By Meredith Carroll |

Types of MomsI don’t think I’m breaking any ground when I confess that I’m not a perfect mom. I snap at my kids (and by snap, I mean scream until a police officer in a neighboring county alerts me to reports about people’s eardrums bursting). I don’t put my children to bed at a consistent time. They don’t get outside nearly as much as they should (or as much as they ask me if they can; we live in Colorado and it’s a pain gearing them up in all the snow clothes each and every time).

Liz Gumbinner writes the blog Mom-101 and recently confessed that her kids watch TV. She’s hardly alone, but she probably felt like it, as I often do, because of all the holier-than-thou-and-thou’s-kid types out there who let you know that not only do their kids not watch TV, but they don’t even own a TV. No, they’re too busy gathered around the radio listening to NPR while knitting organic scarves to donate to underprivileged hipsters during their shift at the food coop.

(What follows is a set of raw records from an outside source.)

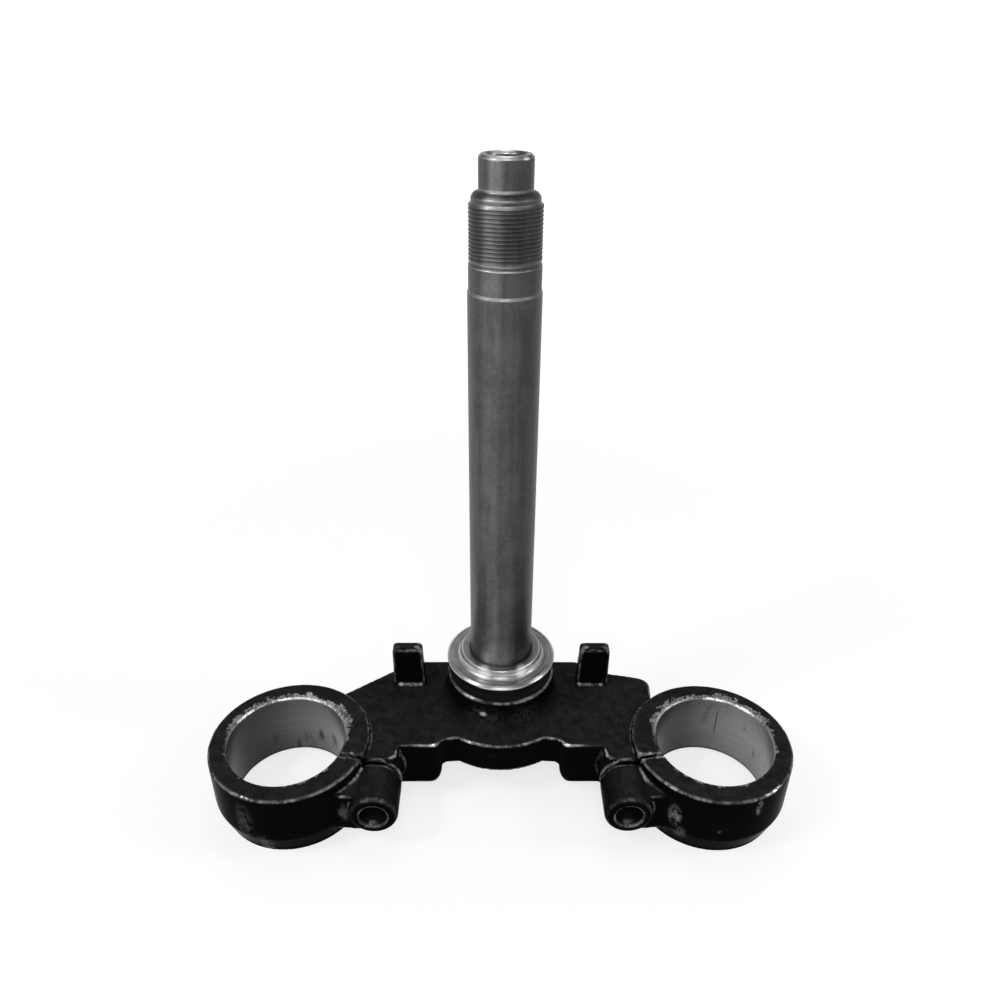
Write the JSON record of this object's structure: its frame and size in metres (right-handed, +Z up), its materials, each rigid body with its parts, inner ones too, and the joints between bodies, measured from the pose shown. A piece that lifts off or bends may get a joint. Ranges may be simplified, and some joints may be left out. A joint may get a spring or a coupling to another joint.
{
  "type": "motorcycle triple clamp",
  "caption": "Lower fork yoke with two split clamps, pinch bosses and stops, and an upright hollow steering stem with bearing race and seal.",
  "frame": {"origin": "on the steering axis, in the plane of the hub face that carries the dust seal and, above it, the lower bearing race", "axes": "+Z up the steering stem, -Y towards the fork clamps and the way the pinch bolts come out, +X towards the clamp that has the squared plate corner behind it"},
  "size_m": [0.2462, 0.0893, 0.2601],
  "materials": {
    "black_paint": "gloss black paint over forged steel, bare steel in the clamp bores",
    "stem_steel": "dull turned steel with a mottled dark oxide",
    "race_steel": "ground and polished bearing steel",
    "seal_rubber": "soft black rubber"
  },
  "bodies": {
    "root": {"bottom_yoke": "black_paint", "steering_stem": "stem_steel", "lower_bearing_race": "race_steel", "dust_seal": "seal_rubber"}
  },
  "joints": []
}
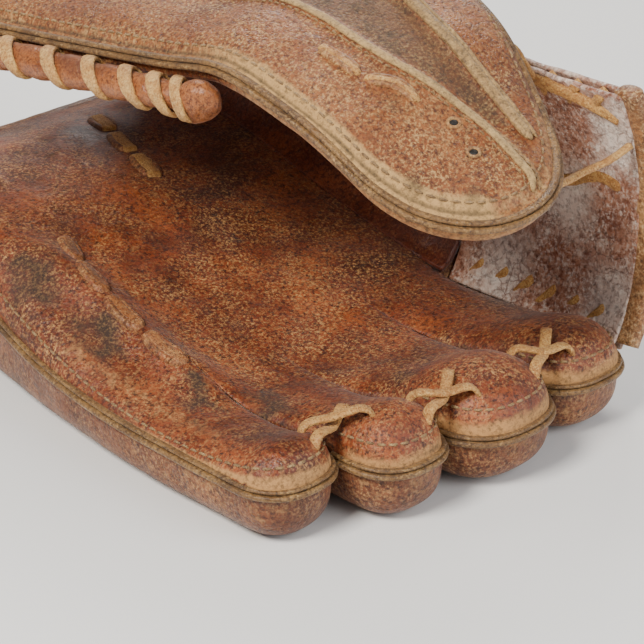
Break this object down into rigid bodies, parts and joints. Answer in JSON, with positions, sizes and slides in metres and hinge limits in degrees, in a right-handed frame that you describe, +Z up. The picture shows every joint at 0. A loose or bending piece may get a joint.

It’s those types of moms who are a hindrance to the sanity of moms like me. Yes, I don’t try to succeed at parenting nearly as hard as I should. But I’m tired and, frankly, a bit lazy. I don’t need perfect moms around me as a reminder of just how imperfect I am. I look at my kids’ dirty faces, I hear their whines about being hungry (again!) and start up yet another episode of Barney knowing all too well that this is not a scenario that’s winning me any kind of good-parenting award.

The following types of moms are my natural enemies:

There are Plenty of Types of Moms. Some are Just Wrong, However.

The My-Kids-Prefer-Experiences-To-Gifts Mom

It's such a nice idea that you'll be able to raise kids who shun material items and instead choose to give the gift of creations or experiences. It's a nice idea, but such a kid is up there with unicorns and Diane in seat 7A in terms of realness. 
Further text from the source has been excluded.